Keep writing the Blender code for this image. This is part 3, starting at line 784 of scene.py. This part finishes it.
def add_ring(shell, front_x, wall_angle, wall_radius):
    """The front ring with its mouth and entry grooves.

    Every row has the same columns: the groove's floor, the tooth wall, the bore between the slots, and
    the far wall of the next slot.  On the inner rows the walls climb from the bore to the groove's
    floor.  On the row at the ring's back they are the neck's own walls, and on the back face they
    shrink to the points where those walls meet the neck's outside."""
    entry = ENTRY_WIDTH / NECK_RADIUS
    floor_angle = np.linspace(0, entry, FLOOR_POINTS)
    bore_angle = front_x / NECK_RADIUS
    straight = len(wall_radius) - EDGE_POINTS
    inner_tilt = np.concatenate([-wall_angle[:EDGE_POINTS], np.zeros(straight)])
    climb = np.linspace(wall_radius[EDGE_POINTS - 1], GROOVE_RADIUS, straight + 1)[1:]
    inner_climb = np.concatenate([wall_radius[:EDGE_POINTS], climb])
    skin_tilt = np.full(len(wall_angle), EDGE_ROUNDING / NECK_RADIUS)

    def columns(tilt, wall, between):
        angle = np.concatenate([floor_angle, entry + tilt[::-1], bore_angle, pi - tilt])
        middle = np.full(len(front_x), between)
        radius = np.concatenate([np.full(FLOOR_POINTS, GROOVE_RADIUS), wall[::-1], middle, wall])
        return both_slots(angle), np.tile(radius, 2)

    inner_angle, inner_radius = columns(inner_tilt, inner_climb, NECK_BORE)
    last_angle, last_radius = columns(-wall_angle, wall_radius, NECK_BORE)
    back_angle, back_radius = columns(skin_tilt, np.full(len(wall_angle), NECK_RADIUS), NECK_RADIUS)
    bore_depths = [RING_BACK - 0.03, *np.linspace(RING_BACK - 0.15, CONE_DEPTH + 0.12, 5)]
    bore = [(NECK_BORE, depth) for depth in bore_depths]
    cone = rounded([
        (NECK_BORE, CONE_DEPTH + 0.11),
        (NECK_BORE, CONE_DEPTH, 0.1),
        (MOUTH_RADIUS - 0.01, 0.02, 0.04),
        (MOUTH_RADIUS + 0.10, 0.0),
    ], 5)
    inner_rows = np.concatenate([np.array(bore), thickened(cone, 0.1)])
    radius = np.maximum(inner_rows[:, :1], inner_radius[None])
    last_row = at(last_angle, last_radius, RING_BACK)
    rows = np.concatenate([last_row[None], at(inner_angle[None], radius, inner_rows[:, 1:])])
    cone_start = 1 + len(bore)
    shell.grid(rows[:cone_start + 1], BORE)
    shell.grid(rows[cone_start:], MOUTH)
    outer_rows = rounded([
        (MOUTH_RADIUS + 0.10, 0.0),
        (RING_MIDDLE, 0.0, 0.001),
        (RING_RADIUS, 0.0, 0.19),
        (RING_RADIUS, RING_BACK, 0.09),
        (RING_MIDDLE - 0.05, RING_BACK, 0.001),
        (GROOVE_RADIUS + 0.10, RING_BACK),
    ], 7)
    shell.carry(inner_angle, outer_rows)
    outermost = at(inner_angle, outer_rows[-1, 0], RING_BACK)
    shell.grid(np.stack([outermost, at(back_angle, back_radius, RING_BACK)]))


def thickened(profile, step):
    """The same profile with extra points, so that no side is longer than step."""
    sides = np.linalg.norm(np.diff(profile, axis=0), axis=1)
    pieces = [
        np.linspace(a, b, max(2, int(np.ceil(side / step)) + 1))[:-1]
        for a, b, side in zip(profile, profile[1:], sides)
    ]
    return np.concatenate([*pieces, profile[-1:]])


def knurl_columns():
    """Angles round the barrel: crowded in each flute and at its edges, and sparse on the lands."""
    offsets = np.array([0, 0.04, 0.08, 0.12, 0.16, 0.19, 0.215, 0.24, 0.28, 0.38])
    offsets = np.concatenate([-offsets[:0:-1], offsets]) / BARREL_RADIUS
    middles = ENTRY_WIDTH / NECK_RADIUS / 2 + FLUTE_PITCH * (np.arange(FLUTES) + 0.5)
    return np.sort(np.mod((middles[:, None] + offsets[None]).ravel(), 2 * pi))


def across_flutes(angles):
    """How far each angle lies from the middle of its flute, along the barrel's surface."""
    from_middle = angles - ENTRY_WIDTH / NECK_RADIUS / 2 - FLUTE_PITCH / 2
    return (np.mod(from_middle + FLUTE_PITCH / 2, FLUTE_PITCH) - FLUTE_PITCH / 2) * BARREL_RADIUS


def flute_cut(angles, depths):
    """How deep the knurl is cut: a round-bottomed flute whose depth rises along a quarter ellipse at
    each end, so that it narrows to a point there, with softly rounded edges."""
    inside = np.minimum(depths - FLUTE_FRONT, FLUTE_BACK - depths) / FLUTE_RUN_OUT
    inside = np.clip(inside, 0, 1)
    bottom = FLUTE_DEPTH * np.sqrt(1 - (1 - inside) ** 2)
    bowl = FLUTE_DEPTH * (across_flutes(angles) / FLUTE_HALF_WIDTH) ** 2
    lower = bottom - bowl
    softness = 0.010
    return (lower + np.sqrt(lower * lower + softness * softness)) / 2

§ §

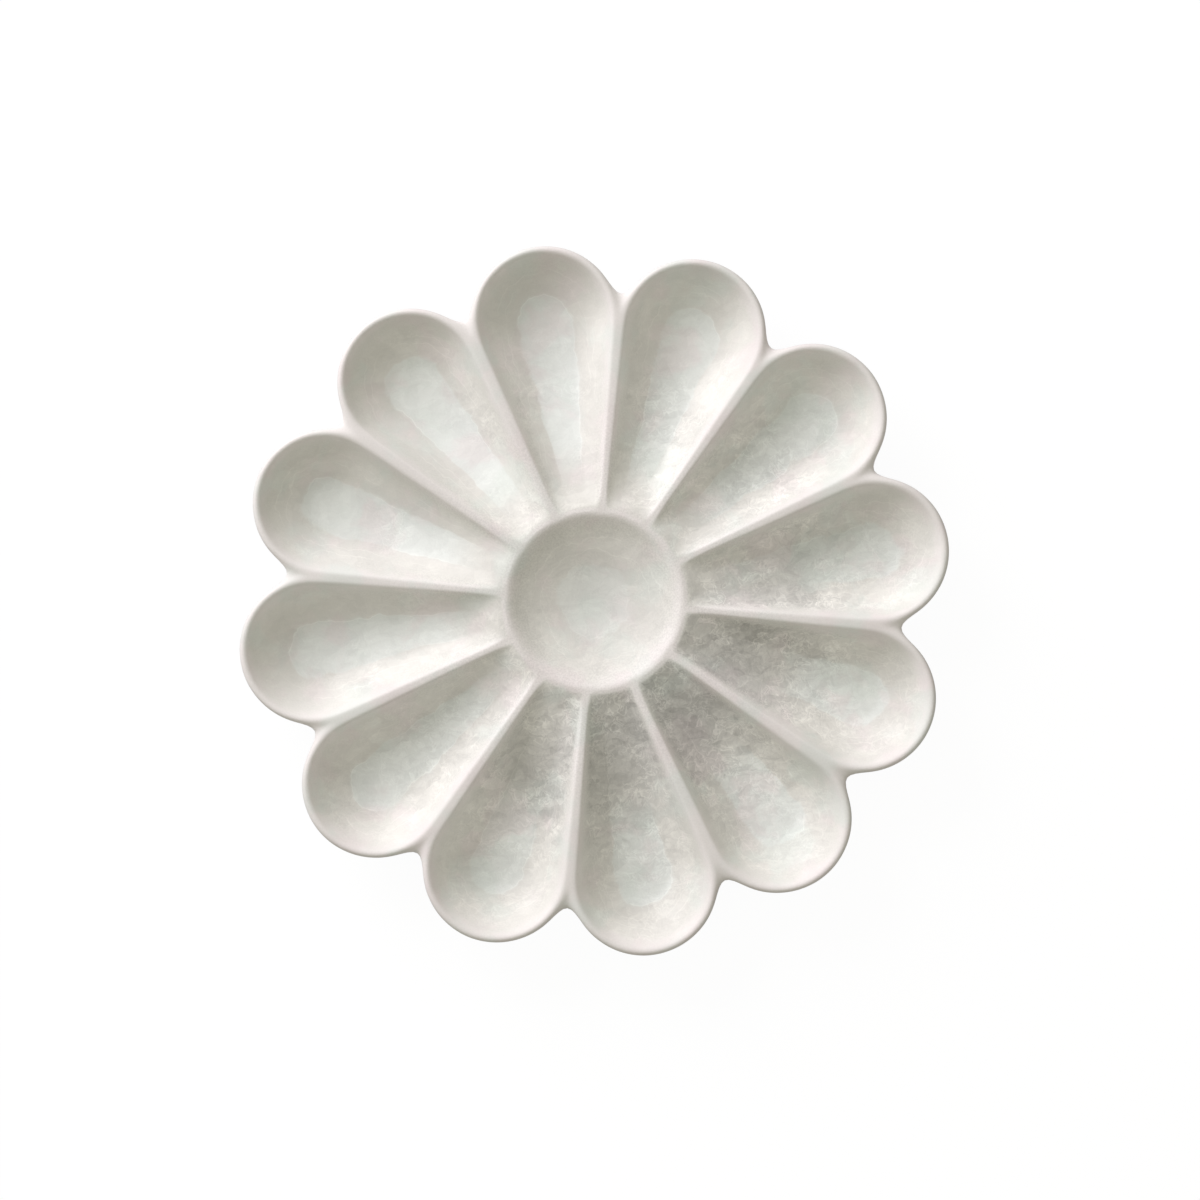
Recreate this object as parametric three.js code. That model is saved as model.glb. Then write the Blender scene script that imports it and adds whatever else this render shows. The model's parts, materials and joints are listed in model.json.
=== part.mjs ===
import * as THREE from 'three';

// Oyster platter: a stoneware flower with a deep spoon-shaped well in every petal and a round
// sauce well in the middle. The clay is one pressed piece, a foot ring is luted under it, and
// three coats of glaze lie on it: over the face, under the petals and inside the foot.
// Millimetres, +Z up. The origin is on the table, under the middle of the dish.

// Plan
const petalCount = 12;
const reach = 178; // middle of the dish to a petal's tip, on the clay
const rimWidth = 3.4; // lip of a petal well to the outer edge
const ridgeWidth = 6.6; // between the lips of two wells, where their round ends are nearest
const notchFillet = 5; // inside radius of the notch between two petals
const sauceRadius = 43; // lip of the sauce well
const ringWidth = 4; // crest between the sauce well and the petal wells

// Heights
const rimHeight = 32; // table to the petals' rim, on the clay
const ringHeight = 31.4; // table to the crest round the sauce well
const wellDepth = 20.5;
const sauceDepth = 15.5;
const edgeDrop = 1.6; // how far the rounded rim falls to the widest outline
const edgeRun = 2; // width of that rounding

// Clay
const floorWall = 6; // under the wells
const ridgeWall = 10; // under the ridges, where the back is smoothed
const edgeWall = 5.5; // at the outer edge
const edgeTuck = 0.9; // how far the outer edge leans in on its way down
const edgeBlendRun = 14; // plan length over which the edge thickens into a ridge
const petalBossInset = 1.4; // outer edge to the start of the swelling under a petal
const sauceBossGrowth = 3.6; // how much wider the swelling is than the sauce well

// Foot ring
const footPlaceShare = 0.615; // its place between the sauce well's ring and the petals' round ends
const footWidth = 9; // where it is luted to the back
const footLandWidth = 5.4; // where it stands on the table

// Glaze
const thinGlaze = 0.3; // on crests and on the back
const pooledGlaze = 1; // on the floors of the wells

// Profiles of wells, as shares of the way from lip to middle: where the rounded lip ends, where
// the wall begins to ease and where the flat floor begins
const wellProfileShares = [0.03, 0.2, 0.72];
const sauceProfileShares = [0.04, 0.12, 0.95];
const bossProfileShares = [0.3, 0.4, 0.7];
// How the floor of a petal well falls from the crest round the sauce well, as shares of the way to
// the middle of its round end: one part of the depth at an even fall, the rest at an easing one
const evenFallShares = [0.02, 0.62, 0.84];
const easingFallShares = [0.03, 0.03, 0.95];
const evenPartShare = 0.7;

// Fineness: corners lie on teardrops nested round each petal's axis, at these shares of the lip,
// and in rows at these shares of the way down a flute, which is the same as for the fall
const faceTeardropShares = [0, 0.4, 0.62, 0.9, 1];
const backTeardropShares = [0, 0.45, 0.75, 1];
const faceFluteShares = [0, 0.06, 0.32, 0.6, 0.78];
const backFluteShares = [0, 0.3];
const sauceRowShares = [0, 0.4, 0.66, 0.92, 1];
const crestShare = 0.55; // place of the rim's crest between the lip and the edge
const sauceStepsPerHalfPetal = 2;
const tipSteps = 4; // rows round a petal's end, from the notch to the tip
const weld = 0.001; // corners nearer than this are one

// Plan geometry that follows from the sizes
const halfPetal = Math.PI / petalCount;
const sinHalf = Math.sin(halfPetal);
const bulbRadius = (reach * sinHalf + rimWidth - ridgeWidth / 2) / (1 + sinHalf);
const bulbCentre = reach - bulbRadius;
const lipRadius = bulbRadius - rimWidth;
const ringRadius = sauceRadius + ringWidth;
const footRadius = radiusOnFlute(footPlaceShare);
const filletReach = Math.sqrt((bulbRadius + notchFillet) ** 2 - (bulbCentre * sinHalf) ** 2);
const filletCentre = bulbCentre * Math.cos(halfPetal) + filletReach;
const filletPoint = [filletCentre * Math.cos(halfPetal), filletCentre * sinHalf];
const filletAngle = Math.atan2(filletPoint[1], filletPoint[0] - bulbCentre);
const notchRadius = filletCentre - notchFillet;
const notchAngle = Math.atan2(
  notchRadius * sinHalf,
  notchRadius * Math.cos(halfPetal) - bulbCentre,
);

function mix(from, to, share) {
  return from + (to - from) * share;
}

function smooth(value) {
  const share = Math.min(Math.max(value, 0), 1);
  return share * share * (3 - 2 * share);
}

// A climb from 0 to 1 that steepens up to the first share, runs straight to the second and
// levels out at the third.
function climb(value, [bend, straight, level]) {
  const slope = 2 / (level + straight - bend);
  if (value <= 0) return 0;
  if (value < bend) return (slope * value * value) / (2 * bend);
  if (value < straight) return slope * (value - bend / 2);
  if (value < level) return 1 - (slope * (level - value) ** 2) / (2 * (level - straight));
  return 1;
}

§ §

* **Problem description**:
Look back at the entries above and repeat, unchanged, every line from the line holding "Keep writing the" through the line holding "return both_slots(angle), np.tile(radius, 2)".

* **Expected output**:
Keep writing the Blender code for this image. This is part 3, starting at line 784 of scene.py. This part finishes it.
def add_ring(shell, front_x, wall_angle, wall_radius):
    """The front ring with its mouth and entry grooves.

    Every row has the same columns: the groove's floor, the tooth wall, the bore between the slots, and
    the far wall of the next slot.  On the inner rows the walls climb from the bore to the groove's
    floor.  On the row at the ring's back they are the neck's own walls, and on the back face they
    shrink to the points where those walls meet the neck's outside."""
    entry = ENTRY_WIDTH / NECK_RADIUS
    floor_angle = np.linspace(0, entry, FLOOR_POINTS)
    bore_angle = front_x / NECK_RADIUS
    straight = len(wall_radius) - EDGE_POINTS
    inner_tilt = np.concatenate([-wall_angle[:EDGE_POINTS], np.zeros(straight)])
    climb = np.linspace(wall_radius[EDGE_POINTS - 1], GROOVE_RADIUS, straight + 1)[1:]
    inner_climb = np.concatenate([wall_radius[:EDGE_POINTS], climb])
    skin_tilt = np.full(len(wall_angle), EDGE_ROUNDING / NECK_RADIUS)

    def columns(tilt, wall, between):
        angle = np.concatenate([floor_angle, entry + tilt[::-1], bore_angle, pi - tilt])
        middle = np.full(len(front_x), between)
        radius = np.concatenate([np.full(FLOOR_POINTS, GROOVE_RADIUS), wall[::-1], middle, wall])
        return both_slots(angle), np.tile(radius, 2)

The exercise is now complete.